Three of the major volunteer search and rescue teams in New Hampshire — the Mountain Rescue Service, Androscoggin Valley Search and Rescue, and Pemigewasset Valley Search and Rescue — declined to comment on the issue, instead deferring questions to state officials.
The surge in hikers since the pandemic is well-documented in the Granite State. On any given day, cars with license plates from Missouri to Rhode Island to Connecticut fill parking lots at trailheads, Jordan said. As families with young kids in tow and city dwellers less accustomed to the threats of nature seek refuge in the mountains, officials and outdoor groups have emphasized safety by chronicling the details of accidents and rescue missions — often adding stern recommendations to plan ahead.
Around 200 rescue missions have been completed annually in recent years. This September alone, hikers had to be rescued after they were stranded off-trail in the darkness, sustained injuries that prevented them from going further, or became separated from their group.
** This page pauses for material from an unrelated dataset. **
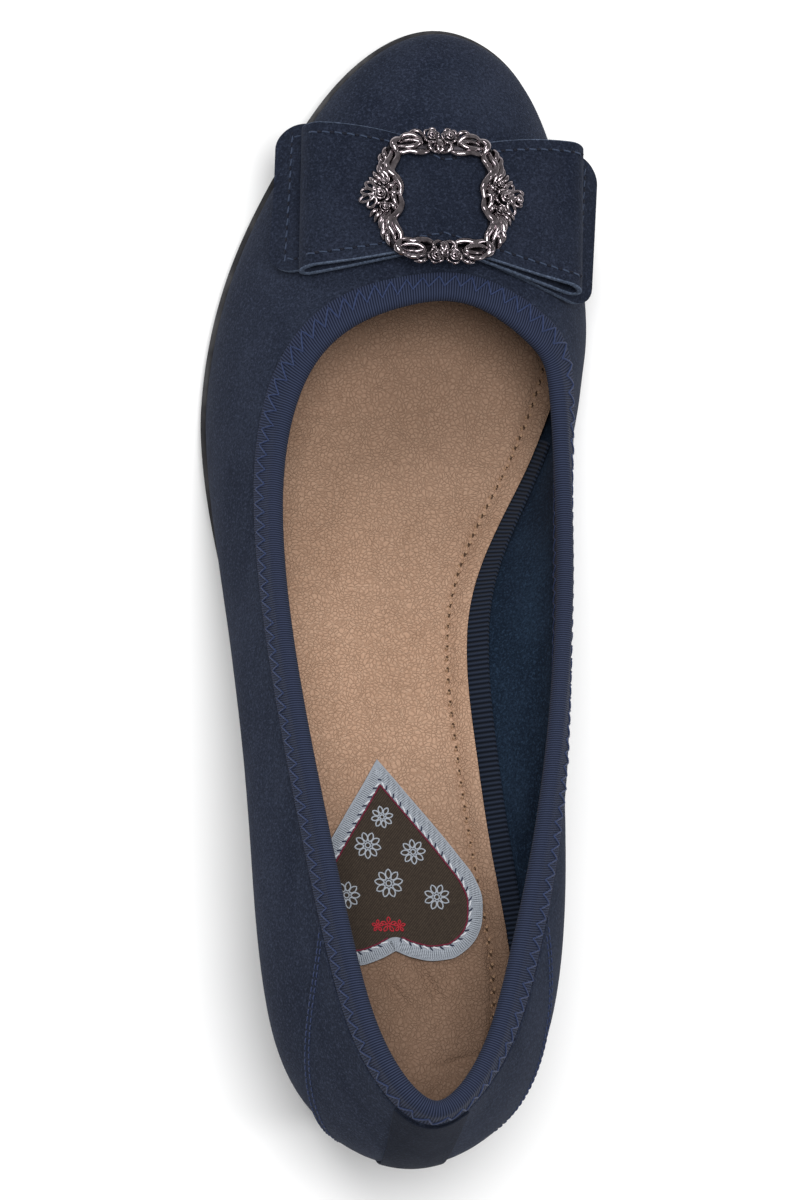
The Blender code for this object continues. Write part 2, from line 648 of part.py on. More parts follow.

But some hikers with decades of experience believe that extreme cases deserve severe consequences.
Count Scott Taylor, 63, among that group. A hiker since boyhood, the deputy chief of the Sanbornton Fire and Rescue Department is familiar with rescues and how fraught they can become. It was the death of someone he knew well — a volunteer named Albert Dow who was caught in an avalanche on Mount Washington in 1982 while trying to rescue a hiker — that first stirred the debate about who should be held liable for the burden of mountain rescues.
When people willfully ignore guidelines or dismiss warnings about hazardous conditions, they are putting the lives of others at risk, he said. Volunteer teams and conservation officers, he noted, are “stretched thin” and lacking resources as it is.
“I certainly am hoping it sends a message” to other hikers who make poor decisions, he said of the charges. “I guess I find it upsetting because people think they are invincible.”
The mercurial weather in the mountains poses a greater danger as fall settles in, and Kneeland expects the number of rescues — which have picked up in the past couple of months — to rise further still.
“It’s just one that I felt like we had to do in order to hopefully protect the volunteers and the rescue folks down the road from reckless behavior,” he said. “I think that I finally had had enough.”